Jasanoff, J.H. (vert.) (2026) „Saussure’s Law, the nom. pl. in ‑ai, and the treatment of acute diphthongs in final syllables in Lithuanian“, Baltistica, 51(1), p. 7–17. doi:10.15388/Baltistica.51.1.2269.

Santrauka

This paper addresses the relationship of the Lith. nom. pl. endings ‑ai (‑aĩ) and ‑i‑ie (‑ì‑ìe) to each other and to their common source, the PIE pronominal nom. pl. in *‑oi. It is argued that the Proto-BSl. preform was *‑ai, with acuteness analogically taken from the corresponding nominal ending *‑ōs.
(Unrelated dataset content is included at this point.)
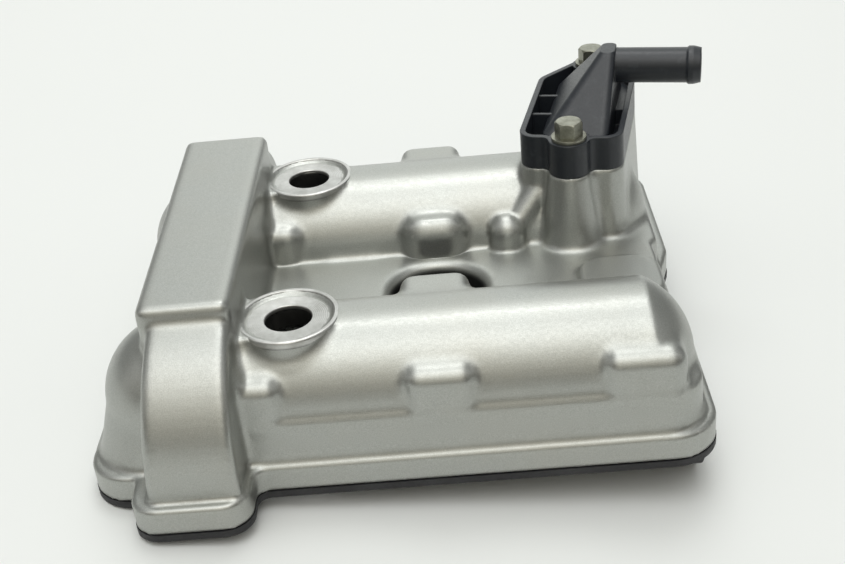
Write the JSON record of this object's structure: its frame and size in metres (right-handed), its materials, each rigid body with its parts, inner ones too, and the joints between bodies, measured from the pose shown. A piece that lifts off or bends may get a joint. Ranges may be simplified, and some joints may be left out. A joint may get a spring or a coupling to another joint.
{
  "type": "engine valve cover",
  "caption": "Die-cast twin-cam cylinder head cover with half-round cam barrels, a chain tunnel, a spark plug well, rubber gaskets and a bolted air valve cap with a hose nipple.",
  "frame": {"origin": "spark plug bore axis at the sealing face of the casting", "axes": "+X along the camshafts away from the chain tunnel, +Y towards the air valve cap, +Z out of the engine"},
  "size_m": [0.2014, 0.1874, 0.094],
  "materials": {
    "cast_metal": "satin silver-grey metallic paint on a die casting",
    "black_rubber": "matte",
    "black_plastic": "satin moulded nylon",
    "zinc_steel": "olive zinc plating",
    "plain_steel": "plain steel",
    "plate_metal": "machined plate",
    "spring_steel": "thin spring steel"
  },
  "bodies": {
    "cover": {"cover_casting": "cast_metal", "perimeter_gasket": "black_rubber", "plug_hole_gasket": "black_rubber", "air_port_seal": "black_rubber", "reed_cover": "black_plastic", "reed_cover_bolts": "zinc_steel", "reed_cover_washers": "zinc_steel", "reed_cover_sleeves": "plain_steel", "reed_seat": "plate_metal", "reed_seal": "black_rubber", "reed_stopper": "plain_steel", "reed_screws": "plain_steel"},
    "petal": {"reed_petal": "spring_steel"}
  },
  "joints": [
    {"name": "petal_flex", "type": "hinge", "parent": "cover", "child": "petal", "pos_m": [0.05445, 0.0581, 0.04555], "axis": [-0.9736, 0.2284, 0], "range_deg": [0, 7], "stiffness_Nm_per_rad": 0.02, "springref_deg": -1.72}
  ]
}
Proto-BSl. *‑ai, which developed regularly to ‑i in Slavic and to ‑ai in Old Prussian, had two reflexes in Lithuanian. The phonologically regular treatment is seen in the pronominal and adjectival ending ‑i(e), which developed from *‑ai  to *‑ẹ̄ via the presumed intermediate stage *‑ɛi. The nominal ending ‑ai is a morphological treatment of the same sequence, with a) *‑ɛi remade to *‑ai under the influence of paradigmatically related forms in *‑a‑, and b) acuteness subsequently lost in a final syllable. The second step runs counter to standard opinion, which holds that underlying acute diphthongs in final syllables trigger Saussure’s Law and retain their acuteness in Žemaitian, as in the ā‑present forms 1 sg. sakaũ, 2 sg. sakaĩ (Žem. sakâusakā̂). It is maintained here, however, that the verbal endings that appear as ‑aũ and ‑aĩ in standard Lithuanian are not historically diphthongs at all, but contracted sequences that arose after the “de-acuting” of the inherited nom. pl. in *‑ai to ‑ai and before Saussure’s Law. A byproduct of this explanation is that other descriptively non-acute diphthongs in final syllables, notably the dat. sg. in ‑ui (< PIE *‑ōi) and the instr. pl. in ‑ais (< PIE *‑ōis), can also be assumed to have been originally acute, as their etymologies require.